Monday, March 26, 2007

The Continued Refusal to Deal with Colombia's Paramilitary Forces

In the wake of the recent positive development involving heavy fines for Chiquita for paying paramilitaries for protection, the efforts to curb Colombia's paramilitary groups has suffered another setback. President Álvaro Uribe's administration rejected a leaked CIA report that ties Colombia's right-wing paramilitary groups directly to army chief Gen. Mario Montoya. Uribe's administration, which recently won re-election in a fiercely contested election, has faced myriad problems as strong ties between ranking members of his administration and the paramilitary groups have become clearer.

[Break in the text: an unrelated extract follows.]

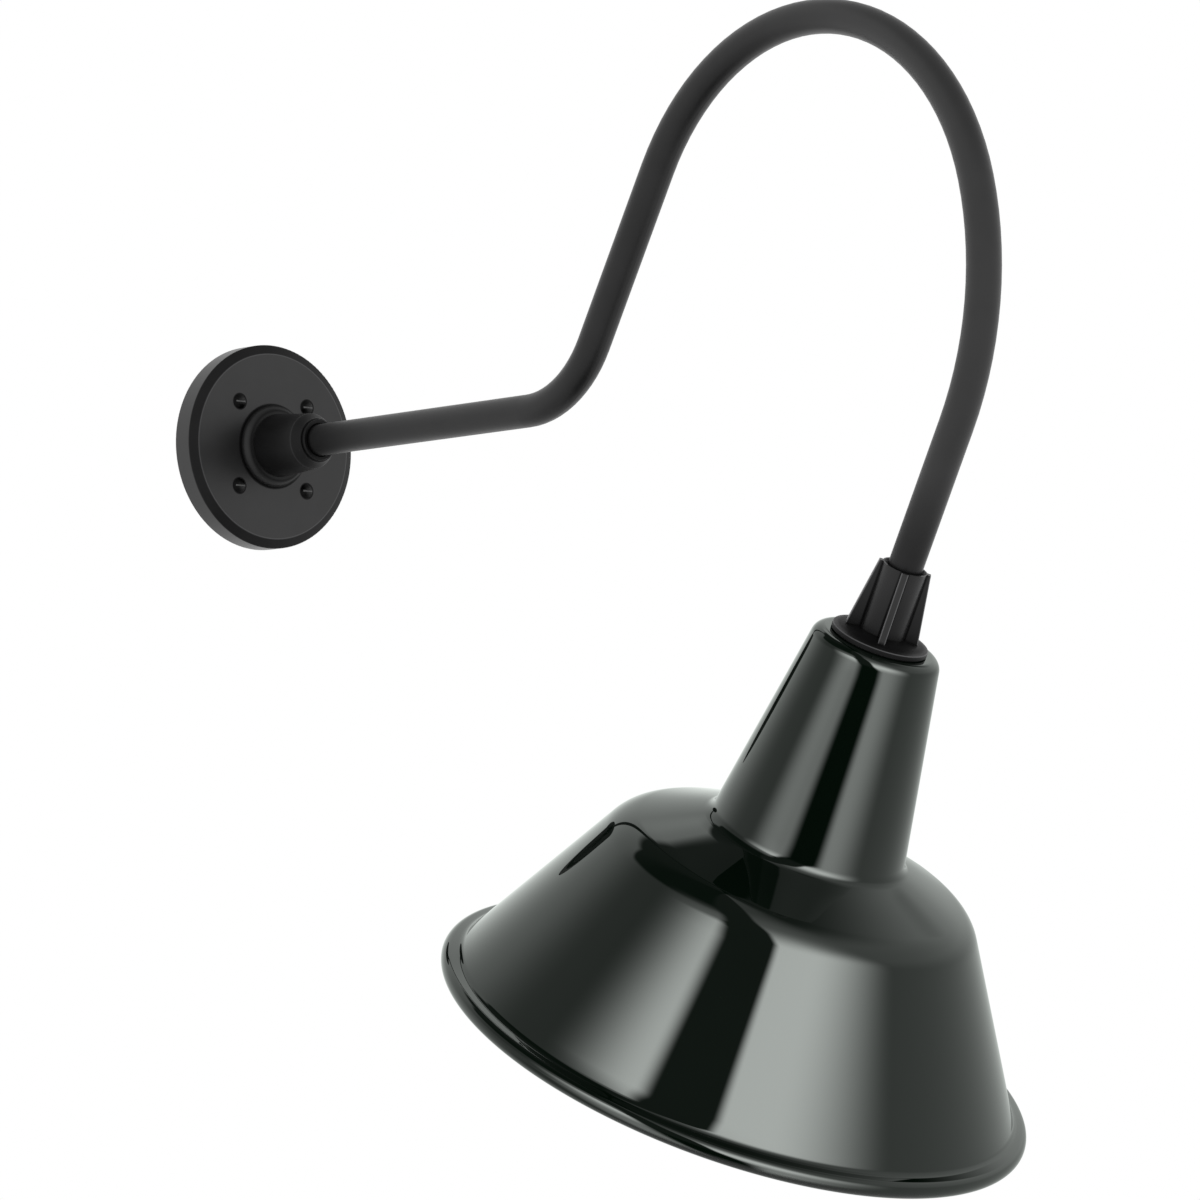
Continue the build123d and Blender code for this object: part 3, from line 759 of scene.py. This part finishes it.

Uribe could do the right thing and fire those involved, disavowing himself of anybody who supports these terrorist groups that patrol Colombia's rural areas and often kill indiscriminately in the name of tracking "subversives". Instead, though, he continues to refuse what is becoming increasingly clear, and what many have suspected since the strong rise of the paramilitaries since at least the 1980s: the Colombian state, through its material, economic, and moral support of the paramilitary groups, has waged state-sponsored terror, killing indiscriminately in the name of trying to subdue the revolutionary group FARC's 40-year guerrilla war.

Instead of taking real steps towards an actual resolution to this conflict, he has stubbornly dug his heels in, refusing what even the courts are now acknowledging somewhat in the trials and testimonies of paramilitaries: that the Colombian government and the paramilitaries are in the same bed. If he really wanted to see an end to the useless violence and to find a peaceful solution to the 40+-year struggle in Colombia, then he wouldn't talk about the need for the "courts to do their jobs". He could take the initiative, disavow any and all such activities and those involved with them, and move towards peace. Unfortunately, Uribe's refusal of the increasingly open facts would seem to indicate that we will have to continue waiting for a real leader in Colombia who will not only say he or she wants peace; he or she will actually work for it every chance they get.